What Educators Can Learn From House of Cards

Big Data

What Educators Can Learn From House of Cards

By Scott Morgan     Mar 2, 2015

What Educators Can Learn From House of Cards

In 2011, Netflix made a reported $100 million bet and bought two full seasons of House of Cards, sight unseen.

While Netflix executives hadn’t seen the show, what they had seen was data. Tons of data. Data from 29 million customers about what they wanted to watch. For Netflix, buying House of Cards felt less like a gamble and more like a strategic decision backed by big data. And it paid off.

With stories like this, it’s no wonder that Harvard Business Review is calling “data scientist” the “sexiest job of the 21st century.”

As almost every aspect of our lives becomes affected by the exponential growth in data, the clamor for talented people who can interpret data and use it to inform key decisions will only get louder.

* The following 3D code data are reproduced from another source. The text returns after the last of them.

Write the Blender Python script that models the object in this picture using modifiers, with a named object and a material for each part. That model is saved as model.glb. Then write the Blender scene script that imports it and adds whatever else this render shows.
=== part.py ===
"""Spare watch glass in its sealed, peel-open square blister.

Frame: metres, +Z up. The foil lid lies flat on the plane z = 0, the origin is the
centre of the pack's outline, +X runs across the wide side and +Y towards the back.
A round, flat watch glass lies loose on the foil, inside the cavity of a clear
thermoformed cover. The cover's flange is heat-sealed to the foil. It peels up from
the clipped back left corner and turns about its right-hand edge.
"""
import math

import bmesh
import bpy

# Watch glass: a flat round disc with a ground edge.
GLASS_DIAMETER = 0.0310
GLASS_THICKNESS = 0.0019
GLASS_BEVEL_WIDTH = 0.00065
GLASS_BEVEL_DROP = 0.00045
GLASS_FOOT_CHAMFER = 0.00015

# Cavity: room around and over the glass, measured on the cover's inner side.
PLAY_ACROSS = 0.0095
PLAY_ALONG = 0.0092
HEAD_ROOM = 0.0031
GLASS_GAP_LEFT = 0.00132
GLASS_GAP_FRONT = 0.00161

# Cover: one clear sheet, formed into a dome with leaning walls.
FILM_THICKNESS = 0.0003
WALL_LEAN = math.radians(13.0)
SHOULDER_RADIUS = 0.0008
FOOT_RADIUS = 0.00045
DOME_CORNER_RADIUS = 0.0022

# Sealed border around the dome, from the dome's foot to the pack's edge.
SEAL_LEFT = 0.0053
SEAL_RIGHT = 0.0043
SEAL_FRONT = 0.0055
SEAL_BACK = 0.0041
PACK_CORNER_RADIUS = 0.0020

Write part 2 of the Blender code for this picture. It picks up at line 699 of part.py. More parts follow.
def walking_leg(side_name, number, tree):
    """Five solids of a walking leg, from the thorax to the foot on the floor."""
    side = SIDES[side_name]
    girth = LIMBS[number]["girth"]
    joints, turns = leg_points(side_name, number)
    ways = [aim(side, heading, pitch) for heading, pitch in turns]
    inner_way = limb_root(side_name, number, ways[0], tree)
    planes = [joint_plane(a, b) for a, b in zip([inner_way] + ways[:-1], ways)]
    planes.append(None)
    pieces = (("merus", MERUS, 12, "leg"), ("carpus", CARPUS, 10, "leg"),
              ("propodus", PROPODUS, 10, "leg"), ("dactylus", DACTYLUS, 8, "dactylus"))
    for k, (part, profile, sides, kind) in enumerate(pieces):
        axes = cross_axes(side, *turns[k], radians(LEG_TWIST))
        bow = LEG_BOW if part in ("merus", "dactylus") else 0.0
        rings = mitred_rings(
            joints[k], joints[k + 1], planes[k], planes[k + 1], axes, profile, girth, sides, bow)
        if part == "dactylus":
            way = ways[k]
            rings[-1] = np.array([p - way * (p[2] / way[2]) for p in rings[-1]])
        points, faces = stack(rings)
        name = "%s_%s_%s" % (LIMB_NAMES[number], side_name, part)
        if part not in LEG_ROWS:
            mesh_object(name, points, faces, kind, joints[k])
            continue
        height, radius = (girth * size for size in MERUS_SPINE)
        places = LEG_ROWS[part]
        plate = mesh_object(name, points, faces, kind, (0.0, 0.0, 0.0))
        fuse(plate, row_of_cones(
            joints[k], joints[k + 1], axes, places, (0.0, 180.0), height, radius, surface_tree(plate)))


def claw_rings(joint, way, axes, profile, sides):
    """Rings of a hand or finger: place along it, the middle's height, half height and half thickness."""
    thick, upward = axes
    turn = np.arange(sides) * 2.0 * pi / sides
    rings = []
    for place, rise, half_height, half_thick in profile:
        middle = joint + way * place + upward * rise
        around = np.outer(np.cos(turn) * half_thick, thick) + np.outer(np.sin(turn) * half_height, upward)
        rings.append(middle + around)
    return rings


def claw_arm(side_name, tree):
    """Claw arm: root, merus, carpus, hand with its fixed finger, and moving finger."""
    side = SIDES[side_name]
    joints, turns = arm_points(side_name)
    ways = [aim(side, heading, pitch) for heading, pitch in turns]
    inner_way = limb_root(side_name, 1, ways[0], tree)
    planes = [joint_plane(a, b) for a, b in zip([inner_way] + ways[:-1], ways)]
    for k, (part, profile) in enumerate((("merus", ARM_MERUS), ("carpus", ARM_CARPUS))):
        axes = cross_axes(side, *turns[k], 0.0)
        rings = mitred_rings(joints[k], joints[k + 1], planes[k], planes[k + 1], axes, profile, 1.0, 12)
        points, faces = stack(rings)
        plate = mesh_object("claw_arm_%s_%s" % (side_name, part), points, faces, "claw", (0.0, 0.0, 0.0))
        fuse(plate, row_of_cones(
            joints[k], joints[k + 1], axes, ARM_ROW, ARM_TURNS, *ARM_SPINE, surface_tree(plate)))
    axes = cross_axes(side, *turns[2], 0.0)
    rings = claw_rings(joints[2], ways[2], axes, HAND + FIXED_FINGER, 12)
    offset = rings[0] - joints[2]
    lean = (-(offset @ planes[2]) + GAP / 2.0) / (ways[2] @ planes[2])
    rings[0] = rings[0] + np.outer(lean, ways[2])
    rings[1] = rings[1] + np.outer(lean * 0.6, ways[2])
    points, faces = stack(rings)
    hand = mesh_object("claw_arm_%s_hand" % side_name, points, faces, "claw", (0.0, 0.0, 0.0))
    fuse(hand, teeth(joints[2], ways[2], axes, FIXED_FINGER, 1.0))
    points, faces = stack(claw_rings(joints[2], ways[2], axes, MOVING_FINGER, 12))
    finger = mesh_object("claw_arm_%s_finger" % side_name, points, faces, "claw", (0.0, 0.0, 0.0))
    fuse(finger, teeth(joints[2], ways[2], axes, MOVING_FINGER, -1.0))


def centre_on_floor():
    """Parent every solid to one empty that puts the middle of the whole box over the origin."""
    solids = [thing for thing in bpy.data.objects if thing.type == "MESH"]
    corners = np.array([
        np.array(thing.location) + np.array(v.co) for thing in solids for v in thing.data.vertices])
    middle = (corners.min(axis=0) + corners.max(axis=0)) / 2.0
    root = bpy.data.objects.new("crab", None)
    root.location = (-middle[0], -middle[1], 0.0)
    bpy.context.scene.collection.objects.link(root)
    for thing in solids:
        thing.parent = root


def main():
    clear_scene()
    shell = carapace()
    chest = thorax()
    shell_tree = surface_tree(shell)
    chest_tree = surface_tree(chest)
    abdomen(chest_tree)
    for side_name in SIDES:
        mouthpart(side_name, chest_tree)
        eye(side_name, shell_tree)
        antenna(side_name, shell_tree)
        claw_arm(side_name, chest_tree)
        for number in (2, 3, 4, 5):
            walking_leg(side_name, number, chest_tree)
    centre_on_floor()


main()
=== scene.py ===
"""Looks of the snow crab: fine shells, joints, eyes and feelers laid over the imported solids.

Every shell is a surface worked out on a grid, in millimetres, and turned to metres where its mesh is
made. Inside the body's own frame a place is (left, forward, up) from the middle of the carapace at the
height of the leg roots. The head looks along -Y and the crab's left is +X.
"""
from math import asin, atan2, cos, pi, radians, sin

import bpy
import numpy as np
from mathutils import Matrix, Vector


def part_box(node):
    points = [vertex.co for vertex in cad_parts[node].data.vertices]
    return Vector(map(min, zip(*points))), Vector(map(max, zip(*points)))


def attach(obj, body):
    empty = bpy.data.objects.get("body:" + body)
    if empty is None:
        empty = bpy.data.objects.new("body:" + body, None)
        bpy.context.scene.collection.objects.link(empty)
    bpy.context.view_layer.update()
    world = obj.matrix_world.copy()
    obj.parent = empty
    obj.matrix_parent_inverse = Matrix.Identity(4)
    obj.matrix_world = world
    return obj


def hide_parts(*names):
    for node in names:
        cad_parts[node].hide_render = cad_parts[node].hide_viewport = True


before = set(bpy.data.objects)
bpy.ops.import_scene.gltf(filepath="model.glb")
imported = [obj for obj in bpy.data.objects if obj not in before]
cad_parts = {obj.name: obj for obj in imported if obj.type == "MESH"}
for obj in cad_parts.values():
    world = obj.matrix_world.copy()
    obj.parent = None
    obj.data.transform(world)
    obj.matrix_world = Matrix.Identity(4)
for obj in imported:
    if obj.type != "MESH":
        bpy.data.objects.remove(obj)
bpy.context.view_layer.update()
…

In my view, education is the most promising industry for current and future analysts and data scientists to make a meaningful difference in our communities, our nation and our world.

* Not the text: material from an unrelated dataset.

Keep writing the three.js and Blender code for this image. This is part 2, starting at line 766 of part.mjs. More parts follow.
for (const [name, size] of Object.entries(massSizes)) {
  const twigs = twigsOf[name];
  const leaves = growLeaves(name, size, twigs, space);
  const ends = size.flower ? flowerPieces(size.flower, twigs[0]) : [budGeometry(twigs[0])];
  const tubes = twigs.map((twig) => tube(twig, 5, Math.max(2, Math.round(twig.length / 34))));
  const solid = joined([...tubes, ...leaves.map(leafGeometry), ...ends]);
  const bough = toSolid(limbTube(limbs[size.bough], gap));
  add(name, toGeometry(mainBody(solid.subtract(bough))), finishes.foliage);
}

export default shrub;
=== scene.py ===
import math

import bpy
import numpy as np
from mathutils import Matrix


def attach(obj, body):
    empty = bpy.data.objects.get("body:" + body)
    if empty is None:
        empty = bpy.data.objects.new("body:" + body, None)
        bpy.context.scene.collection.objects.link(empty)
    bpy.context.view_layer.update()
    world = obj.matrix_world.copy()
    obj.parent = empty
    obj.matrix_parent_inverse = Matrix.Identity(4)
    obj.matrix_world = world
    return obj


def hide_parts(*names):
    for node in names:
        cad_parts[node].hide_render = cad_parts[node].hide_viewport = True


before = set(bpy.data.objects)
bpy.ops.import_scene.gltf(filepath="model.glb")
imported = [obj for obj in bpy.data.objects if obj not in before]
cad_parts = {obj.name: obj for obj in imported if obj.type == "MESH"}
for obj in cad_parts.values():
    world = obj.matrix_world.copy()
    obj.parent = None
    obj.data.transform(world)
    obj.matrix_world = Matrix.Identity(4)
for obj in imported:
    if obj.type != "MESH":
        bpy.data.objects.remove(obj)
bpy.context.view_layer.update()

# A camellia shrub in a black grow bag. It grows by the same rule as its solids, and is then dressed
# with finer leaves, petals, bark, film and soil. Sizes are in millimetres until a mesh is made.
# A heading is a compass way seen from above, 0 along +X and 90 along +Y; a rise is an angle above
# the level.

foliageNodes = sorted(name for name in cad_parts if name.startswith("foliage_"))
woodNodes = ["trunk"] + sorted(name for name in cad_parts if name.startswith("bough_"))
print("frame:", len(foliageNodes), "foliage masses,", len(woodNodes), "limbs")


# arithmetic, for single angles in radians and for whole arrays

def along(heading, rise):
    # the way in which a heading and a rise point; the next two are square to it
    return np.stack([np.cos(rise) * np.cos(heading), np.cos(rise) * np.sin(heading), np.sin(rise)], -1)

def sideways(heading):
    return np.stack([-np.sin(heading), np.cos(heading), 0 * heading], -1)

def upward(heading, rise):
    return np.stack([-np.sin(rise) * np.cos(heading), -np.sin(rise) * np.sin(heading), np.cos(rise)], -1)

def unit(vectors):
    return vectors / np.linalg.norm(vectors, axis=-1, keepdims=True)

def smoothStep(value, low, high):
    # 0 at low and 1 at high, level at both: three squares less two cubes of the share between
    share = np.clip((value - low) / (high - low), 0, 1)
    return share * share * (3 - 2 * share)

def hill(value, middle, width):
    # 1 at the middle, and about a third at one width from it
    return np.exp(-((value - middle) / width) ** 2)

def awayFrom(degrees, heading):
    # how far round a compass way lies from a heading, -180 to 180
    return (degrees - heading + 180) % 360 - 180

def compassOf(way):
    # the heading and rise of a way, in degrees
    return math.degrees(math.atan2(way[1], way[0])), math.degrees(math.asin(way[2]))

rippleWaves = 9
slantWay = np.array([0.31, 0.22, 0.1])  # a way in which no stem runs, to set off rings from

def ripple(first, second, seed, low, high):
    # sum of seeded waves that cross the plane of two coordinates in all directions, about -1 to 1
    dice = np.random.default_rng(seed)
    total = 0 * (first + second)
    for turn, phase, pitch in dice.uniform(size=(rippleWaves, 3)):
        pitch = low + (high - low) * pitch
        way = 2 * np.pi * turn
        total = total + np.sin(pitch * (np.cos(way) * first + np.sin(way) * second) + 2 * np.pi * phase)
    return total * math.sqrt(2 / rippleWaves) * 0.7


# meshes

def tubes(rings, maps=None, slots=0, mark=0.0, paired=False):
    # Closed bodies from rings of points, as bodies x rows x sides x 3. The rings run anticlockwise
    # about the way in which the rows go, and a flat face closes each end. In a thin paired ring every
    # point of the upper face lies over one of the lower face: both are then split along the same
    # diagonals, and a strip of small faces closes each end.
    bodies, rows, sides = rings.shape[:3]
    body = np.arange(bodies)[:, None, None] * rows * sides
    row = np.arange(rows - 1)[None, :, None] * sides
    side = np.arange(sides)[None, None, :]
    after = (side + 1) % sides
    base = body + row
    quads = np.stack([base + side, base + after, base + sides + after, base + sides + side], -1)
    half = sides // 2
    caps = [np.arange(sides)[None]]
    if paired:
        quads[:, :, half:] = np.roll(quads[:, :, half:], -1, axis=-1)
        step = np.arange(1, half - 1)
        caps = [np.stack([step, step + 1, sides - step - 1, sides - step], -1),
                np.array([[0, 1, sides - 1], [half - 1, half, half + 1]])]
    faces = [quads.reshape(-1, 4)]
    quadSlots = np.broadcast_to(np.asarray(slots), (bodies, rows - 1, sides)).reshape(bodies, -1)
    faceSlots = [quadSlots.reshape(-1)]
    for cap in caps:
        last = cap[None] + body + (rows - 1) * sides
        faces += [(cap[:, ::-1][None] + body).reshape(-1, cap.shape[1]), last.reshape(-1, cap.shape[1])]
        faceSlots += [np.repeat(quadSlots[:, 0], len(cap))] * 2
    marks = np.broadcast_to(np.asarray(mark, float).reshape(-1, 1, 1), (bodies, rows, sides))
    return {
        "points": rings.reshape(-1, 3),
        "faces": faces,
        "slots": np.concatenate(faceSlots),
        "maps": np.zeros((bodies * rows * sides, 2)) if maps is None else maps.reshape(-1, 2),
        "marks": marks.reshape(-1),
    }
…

While we’ve seen bright spots of progress, on the whole, we need the massive, $600 billion K-12 public education system to take a quantum leap forward. To do that, we need to harness the power of data.

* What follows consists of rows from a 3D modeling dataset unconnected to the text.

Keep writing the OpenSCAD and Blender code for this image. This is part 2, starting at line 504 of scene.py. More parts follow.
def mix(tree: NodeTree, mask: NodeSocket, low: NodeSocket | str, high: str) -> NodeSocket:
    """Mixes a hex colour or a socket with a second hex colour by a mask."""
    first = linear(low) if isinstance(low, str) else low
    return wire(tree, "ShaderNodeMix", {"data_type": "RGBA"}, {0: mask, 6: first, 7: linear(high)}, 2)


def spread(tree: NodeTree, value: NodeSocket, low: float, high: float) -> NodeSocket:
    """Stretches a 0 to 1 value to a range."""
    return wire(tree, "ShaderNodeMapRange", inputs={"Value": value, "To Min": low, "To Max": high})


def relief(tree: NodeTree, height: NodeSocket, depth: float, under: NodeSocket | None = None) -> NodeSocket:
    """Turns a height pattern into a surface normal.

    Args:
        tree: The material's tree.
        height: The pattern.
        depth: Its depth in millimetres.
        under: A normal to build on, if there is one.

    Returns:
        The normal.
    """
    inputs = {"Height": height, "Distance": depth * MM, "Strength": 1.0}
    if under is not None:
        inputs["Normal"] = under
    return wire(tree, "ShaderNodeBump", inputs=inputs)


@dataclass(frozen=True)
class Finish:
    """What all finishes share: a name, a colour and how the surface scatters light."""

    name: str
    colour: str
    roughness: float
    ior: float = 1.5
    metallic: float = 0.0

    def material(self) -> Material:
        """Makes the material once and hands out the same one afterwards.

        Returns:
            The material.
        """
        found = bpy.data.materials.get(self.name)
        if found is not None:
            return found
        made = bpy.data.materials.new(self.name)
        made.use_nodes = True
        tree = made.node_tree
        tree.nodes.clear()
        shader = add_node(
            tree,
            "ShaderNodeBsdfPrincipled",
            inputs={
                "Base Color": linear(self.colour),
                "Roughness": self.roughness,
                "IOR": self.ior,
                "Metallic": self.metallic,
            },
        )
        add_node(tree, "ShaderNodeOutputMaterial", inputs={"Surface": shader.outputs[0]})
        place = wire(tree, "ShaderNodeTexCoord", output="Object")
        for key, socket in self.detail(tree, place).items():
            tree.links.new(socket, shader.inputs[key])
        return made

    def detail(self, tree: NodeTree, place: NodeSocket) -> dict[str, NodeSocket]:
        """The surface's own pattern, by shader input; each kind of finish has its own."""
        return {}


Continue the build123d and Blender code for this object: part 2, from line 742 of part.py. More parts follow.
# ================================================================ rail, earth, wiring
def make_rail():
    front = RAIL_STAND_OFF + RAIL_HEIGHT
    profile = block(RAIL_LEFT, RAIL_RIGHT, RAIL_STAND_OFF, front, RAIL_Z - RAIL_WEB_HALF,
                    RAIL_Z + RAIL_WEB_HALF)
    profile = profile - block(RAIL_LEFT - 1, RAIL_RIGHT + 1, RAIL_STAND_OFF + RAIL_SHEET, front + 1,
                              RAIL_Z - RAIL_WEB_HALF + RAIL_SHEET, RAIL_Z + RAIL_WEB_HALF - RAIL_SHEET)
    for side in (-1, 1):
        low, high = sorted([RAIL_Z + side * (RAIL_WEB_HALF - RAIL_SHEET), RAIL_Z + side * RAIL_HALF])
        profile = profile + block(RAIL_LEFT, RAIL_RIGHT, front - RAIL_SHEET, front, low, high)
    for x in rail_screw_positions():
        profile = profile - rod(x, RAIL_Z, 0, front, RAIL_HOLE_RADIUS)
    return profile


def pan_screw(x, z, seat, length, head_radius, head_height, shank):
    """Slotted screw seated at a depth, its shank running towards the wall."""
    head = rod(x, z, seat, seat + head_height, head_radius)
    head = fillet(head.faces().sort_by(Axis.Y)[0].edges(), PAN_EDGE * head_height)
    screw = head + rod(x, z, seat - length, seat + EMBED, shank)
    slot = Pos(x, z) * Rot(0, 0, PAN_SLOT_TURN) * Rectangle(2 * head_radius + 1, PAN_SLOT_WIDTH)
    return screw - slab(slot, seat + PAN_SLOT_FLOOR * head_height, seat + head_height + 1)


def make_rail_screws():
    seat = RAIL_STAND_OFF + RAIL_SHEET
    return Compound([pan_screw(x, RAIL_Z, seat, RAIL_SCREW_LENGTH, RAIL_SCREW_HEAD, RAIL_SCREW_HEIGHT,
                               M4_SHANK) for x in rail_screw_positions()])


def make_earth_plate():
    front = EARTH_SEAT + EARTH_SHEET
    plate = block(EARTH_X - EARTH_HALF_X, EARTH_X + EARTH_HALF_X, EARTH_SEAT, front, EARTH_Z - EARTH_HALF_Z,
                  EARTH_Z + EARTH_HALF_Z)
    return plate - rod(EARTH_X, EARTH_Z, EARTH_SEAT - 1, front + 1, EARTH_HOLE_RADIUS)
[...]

First, we need a lot more analysts and data scientists in education.

A 2014 study of the public school sector forecasts a gap of nearly 5,000 new mid- to senior-level (non-teaching) leaders in data/analytics in the nation’s 50 largest cities by 2023. This talent gap is expected to increase as the demand for new, innovative schools grows. What’s more, of the total projected gap of 32,000 jobs across 18 different sectors, data/analytics roles represent the single largest gap by nearly 25 percent.

There are nearly 50 million K-12 students in the U.S.’s public schools, and we have a ton of data about them: enrollment, attendance, test, demographic, instructional and much more. To make what we know meaningful in how we serve students we need leaders who can wade through oceans of information, identify what we should be looking at and why, and recommend what we should do next based on solid analysis.

The analysts and data scientists who’ll succeed in these critical roles aren’t just number crunchers and quant jocks; they’re powerful storytellers who can bring valuable insights to schools and classrooms so that educators can make data-informed choices and unleash the full potential of each and every student.

Second, we need to speak clearly about data.

For a lot of us in education like me, who started teaching 15 or 20 years ago, “data” used to sound like it belonged somewhere very far away from our students and schools. But we are increasingly aware that information is imperative to know if we’re getting our work right – if students are learning and thriving – and data tells us where we stand and where we can improve.

For education’s millions of stakeholders – students, parents, educators, community members, legislators, investors, and more – to see data’s value, we must speak clearly.

Recently, Kati Haycock, President of The Education Trust, spoke with Education Pioneers’ Analyst Fellows about how she presents data. For one, she provides context. She tells people why the information matters.

For another, she uses language that stakeholders can understand. For instance, when possible, she talks about moving students by a certain number of grade levels, rather than using measures of growth that don’t resonate with parents, board members, and community members.

Third, we need to shift the culture around using data in education.

While we may not all start creating pivot tables tomorrow, we can respect the value of data and use it to inform important decisions.

Embracing data is a big cultural shift in the education sector. In our field, intuition and feeling are often highly prized. (Education isn’t alone here; just look at the 83 percent of mergers and acquisitions that take place in corporate America that don’t create shareholder value; or how talent scouts operated in baseball before the Moneyball revolution pioneered by Oakland A’s general manager Billy Beane used data in novel ways to find undervalued players.)

Human relationships are fundamental to teaching and learning. To be successful, the teaching/learning equation should contain sizable doses of intuition, feeling, compassion, empathy, patience and more. We can’t lose sight of the human element. Research shows that students perform better when they have meaningful relationships with caring adults who know them well and believe in them.

But we also need to know if our students are learning. The trouble with intuition and gut feeling is that they’re not scalable to ensure that the 50 million kids who are counting on us get the quality education that they need. We need data to point us in the right direction and make sure we are constantly improving for all students.

Building robust data cultures in schools and education organizations is about more than bringing in a subset of people with analytical skills. It’s also about the people who see the beauty in numbers and data helping others to do the same. And it’s about organizations helping their teams to build new skills, to learn to see the importance of data, and to analyze key information before making decisions. It’s about culture building.

What’s Next

Education is and will remain a public service, powered by people.

There is no silver bullet to solve education’s complex challenges. We can’t expect the effective use of data to drive transformational change alone. Data has limits.

But that said, information is changing the world.

To take the quantum leap that our education system needs to provide every student in our country with an outstanding education, we must embrace what will help us get there and use every resource available to us – and big data is a big one.

We have 50 million reasons why we need to get this work right, right now. Educating our young people is no $100 million gamble.

This work has much, much higher stakes.